WHAT YOU NEED TO DO: Repeat, please, only the lines from the top of the data down to the line with "bpy.data.meshes.remove(mesh)"; include both of those lines.
-- START DATA SEGMENT --
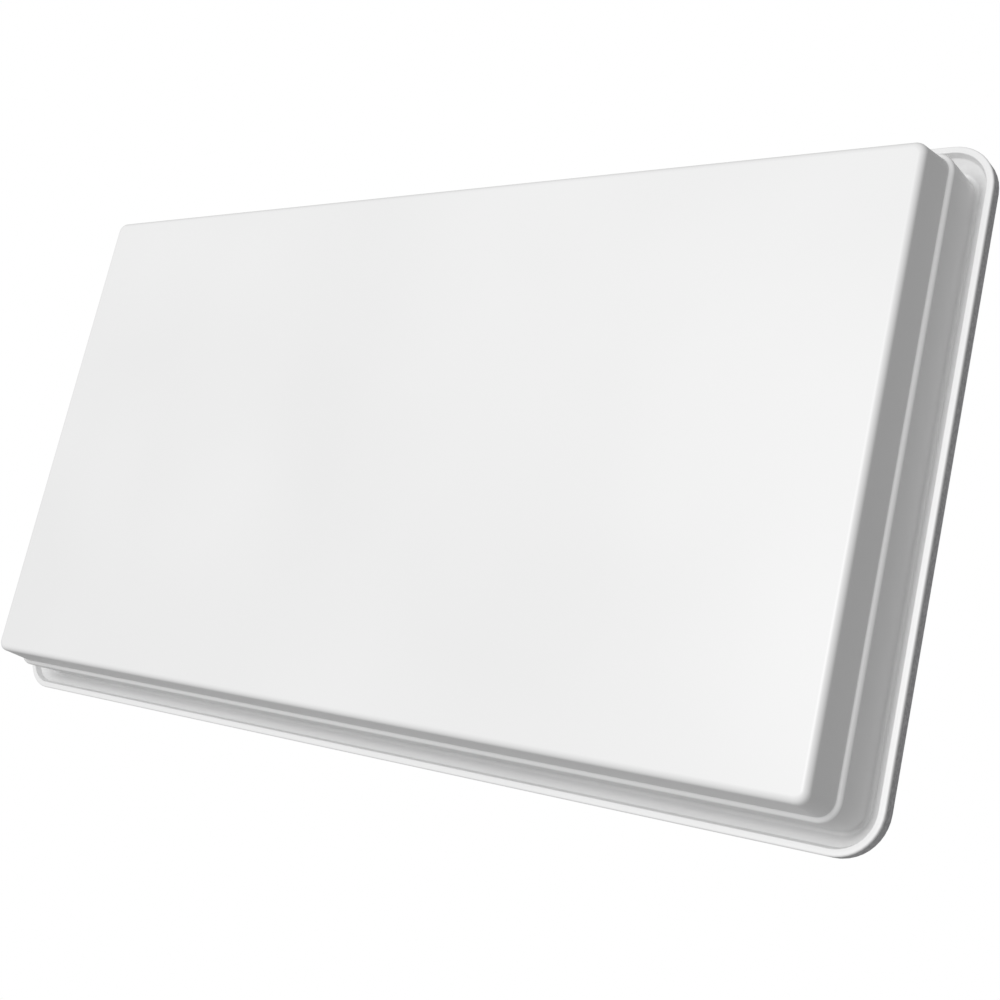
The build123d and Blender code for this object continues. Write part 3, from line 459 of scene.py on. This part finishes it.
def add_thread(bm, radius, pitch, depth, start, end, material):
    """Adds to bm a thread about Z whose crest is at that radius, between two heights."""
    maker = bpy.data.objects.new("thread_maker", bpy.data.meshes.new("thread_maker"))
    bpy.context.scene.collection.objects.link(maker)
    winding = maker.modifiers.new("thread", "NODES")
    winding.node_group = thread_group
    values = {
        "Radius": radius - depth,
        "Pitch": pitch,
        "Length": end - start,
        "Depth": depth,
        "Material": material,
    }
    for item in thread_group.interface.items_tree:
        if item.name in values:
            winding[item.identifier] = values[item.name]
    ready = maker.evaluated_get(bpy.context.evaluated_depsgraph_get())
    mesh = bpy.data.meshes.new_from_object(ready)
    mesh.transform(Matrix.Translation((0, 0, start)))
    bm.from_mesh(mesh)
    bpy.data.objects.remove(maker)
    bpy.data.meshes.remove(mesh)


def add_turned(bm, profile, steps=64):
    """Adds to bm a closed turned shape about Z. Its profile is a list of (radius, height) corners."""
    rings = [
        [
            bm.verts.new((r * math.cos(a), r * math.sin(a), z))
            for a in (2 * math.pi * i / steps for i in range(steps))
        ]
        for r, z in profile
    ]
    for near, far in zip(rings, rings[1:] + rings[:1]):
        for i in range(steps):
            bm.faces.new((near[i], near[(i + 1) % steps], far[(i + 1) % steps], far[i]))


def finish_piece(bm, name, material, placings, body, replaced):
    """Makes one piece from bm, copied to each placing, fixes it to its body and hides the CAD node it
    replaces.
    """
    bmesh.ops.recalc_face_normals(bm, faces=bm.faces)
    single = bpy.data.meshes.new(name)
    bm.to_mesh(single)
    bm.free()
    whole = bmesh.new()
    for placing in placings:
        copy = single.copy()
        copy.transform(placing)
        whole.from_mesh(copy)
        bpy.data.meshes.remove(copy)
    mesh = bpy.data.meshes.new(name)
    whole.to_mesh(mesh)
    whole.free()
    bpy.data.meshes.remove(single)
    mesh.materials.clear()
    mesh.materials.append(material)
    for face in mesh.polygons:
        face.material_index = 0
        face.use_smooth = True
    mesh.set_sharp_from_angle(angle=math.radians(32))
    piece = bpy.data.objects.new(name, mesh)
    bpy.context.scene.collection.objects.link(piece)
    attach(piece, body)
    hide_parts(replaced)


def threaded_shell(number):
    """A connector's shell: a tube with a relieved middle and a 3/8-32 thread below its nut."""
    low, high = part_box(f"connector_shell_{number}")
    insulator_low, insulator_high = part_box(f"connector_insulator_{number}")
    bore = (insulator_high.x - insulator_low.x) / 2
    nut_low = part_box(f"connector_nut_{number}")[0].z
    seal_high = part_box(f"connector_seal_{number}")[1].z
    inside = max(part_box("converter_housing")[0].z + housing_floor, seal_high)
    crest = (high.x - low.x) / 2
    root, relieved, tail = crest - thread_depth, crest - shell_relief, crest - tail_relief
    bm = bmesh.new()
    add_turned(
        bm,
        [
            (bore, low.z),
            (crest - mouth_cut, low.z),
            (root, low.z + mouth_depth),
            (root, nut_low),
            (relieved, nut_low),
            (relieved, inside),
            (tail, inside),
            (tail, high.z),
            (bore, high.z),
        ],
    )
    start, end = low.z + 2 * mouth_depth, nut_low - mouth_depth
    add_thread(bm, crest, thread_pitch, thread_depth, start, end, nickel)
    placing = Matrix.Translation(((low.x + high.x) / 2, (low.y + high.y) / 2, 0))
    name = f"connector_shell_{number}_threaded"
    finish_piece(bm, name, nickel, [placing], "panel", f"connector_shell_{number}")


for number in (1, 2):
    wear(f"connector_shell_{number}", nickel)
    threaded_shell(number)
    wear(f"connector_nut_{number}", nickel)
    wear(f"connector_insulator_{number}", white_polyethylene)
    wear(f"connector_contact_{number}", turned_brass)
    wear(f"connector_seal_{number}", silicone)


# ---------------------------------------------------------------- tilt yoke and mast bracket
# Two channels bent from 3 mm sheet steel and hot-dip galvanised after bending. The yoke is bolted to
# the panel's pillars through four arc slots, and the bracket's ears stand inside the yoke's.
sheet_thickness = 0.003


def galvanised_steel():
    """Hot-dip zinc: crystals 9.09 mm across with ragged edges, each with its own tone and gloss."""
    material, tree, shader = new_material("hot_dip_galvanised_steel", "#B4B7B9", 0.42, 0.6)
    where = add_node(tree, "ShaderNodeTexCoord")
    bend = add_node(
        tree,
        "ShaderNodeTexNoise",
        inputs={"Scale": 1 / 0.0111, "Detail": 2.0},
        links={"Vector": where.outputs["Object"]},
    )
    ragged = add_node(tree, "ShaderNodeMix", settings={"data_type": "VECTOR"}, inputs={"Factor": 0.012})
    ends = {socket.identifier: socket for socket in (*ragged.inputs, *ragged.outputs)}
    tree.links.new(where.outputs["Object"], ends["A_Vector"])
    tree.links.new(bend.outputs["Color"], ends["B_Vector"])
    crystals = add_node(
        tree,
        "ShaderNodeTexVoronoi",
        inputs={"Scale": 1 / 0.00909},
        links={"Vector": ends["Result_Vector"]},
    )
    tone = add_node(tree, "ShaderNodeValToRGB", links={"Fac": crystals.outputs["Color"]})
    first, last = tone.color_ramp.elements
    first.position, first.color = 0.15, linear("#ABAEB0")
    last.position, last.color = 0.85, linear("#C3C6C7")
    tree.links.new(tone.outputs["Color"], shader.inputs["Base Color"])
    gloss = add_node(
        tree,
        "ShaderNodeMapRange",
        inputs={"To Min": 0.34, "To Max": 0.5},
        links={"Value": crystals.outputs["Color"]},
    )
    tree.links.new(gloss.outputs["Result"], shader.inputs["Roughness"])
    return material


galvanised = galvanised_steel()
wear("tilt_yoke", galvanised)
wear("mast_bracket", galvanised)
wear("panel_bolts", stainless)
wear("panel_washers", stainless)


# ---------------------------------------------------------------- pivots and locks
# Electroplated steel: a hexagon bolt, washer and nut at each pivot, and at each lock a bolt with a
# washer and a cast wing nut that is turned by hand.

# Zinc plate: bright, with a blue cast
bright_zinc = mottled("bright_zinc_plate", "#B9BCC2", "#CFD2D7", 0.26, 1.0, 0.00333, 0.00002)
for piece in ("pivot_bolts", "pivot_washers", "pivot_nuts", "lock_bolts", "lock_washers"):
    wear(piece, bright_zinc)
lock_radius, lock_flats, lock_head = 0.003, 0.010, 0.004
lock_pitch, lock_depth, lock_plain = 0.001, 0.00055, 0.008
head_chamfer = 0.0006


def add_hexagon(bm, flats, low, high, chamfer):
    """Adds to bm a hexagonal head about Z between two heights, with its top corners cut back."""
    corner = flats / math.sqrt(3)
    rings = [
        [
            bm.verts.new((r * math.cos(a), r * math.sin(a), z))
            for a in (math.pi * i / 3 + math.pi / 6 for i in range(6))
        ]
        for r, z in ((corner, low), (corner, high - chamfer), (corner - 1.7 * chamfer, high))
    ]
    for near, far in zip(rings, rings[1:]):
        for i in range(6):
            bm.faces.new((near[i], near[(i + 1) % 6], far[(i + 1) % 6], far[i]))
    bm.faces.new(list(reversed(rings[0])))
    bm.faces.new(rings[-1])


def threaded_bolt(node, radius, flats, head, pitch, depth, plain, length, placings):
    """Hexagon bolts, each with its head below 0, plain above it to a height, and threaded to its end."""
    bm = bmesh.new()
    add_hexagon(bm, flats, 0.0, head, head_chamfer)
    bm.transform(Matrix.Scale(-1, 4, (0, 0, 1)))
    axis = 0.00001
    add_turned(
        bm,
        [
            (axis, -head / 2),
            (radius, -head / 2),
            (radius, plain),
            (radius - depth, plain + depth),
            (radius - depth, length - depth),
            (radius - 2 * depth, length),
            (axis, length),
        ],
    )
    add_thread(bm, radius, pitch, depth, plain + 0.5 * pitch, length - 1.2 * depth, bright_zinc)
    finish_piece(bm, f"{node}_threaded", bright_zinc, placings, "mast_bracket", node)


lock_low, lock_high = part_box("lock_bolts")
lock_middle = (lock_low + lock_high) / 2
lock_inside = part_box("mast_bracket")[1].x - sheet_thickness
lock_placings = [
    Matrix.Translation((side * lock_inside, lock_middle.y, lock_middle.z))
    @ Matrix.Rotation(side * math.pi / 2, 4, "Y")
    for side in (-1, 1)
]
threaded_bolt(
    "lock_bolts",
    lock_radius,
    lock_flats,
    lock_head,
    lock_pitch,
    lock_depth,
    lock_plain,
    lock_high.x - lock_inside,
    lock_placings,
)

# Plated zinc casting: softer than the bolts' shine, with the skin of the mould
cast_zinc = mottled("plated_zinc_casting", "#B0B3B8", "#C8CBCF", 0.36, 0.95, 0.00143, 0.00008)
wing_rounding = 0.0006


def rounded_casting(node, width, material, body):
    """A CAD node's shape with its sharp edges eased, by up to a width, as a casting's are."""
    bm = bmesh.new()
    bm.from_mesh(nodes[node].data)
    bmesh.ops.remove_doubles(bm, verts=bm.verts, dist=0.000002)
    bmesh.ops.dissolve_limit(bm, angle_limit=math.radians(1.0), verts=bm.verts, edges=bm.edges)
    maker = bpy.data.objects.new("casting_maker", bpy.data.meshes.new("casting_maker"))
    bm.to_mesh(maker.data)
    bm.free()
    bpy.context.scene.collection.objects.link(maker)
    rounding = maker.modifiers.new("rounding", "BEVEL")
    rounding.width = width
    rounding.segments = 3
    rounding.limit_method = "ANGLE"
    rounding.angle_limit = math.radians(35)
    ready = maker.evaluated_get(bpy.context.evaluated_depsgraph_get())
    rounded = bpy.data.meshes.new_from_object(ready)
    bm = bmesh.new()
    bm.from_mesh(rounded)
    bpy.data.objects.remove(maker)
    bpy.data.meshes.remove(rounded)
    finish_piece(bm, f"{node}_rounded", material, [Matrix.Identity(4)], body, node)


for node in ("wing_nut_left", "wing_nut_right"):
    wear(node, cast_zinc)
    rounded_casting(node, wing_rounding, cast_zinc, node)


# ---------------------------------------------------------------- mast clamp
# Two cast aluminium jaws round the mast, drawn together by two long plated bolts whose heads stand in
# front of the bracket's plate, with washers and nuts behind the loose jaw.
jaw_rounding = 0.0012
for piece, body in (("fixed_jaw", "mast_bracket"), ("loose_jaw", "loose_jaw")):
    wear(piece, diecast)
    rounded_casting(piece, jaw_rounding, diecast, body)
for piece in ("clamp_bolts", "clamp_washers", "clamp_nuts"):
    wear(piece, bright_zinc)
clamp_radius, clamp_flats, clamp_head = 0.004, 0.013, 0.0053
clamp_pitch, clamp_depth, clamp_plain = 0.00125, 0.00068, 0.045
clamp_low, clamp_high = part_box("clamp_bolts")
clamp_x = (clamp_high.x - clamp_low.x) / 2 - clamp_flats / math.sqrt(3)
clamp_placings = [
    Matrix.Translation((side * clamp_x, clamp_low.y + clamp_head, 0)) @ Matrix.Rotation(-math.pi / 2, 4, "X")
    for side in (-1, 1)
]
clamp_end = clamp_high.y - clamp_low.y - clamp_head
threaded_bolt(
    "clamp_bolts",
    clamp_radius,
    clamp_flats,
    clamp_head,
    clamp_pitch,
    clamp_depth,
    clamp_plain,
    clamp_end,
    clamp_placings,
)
-- END DATA SEGMENT --
ANSWER FOR THE TASK:
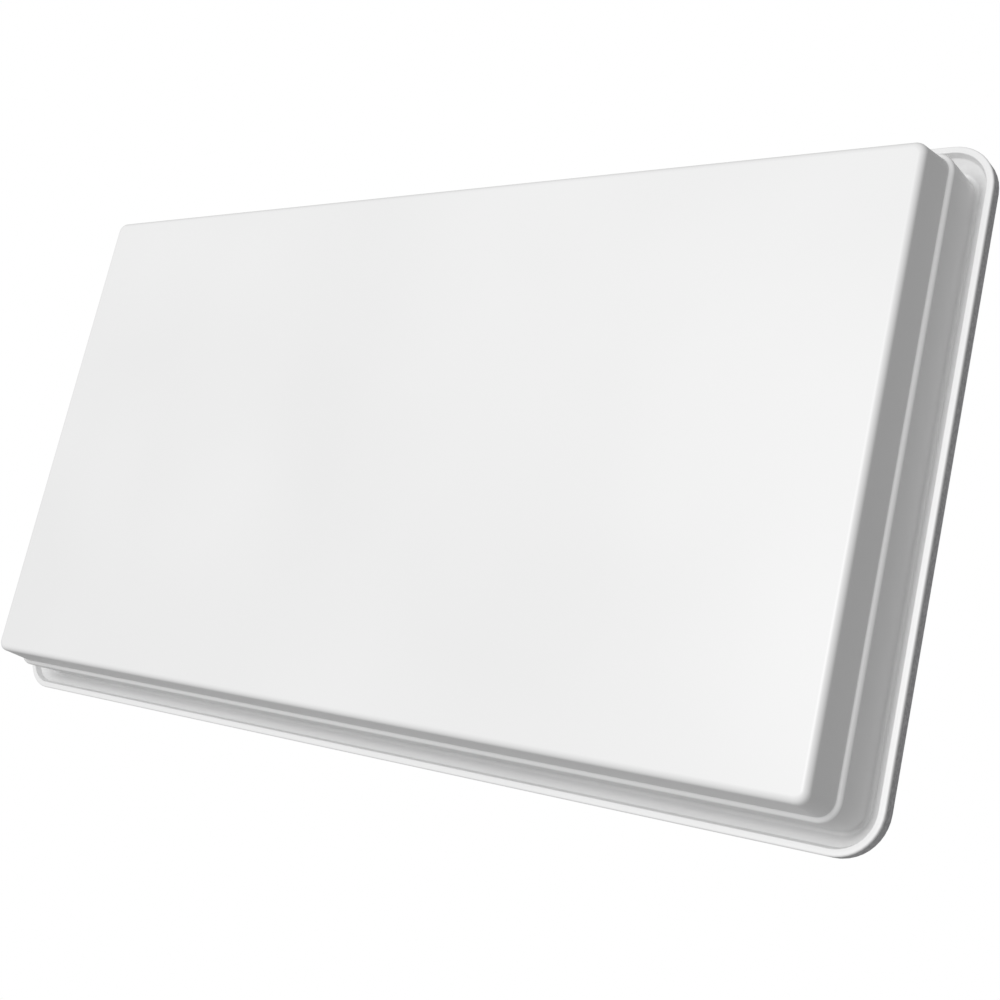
The build123d and Blender code for this object continues. Write part 3, from line 459 of scene.py on. This part finishes it.
def add_thread(bm, radius, pitch, depth, start, end, material):
    """Adds to bm a thread about Z whose crest is at that radius, between two heights."""
    maker = bpy.data.objects.new("thread_maker", bpy.data.meshes.new("thread_maker"))
    bpy.context.scene.collection.objects.link(maker)
    winding = maker.modifiers.new("thread", "NODES")
    winding.node_group = thread_group
    values = {
        "Radius": radius - depth,
        "Pitch": pitch,
        "Length": end - start,
        "Depth": depth,
        "Material": material,
    }
    for item in thread_group.interface.items_tree:
        if item.name in values:
            winding[item.identifier] = values[item.name]
    ready = maker.evaluated_get(bpy.context.evaluated_depsgraph_get())
    mesh = bpy.data.meshes.new_from_object(ready)
    mesh.transform(Matrix.Translation((0, 0, start)))
    bm.from_mesh(mesh)
    bpy.data.objects.remove(maker)
    bpy.data.meshes.remove(mesh)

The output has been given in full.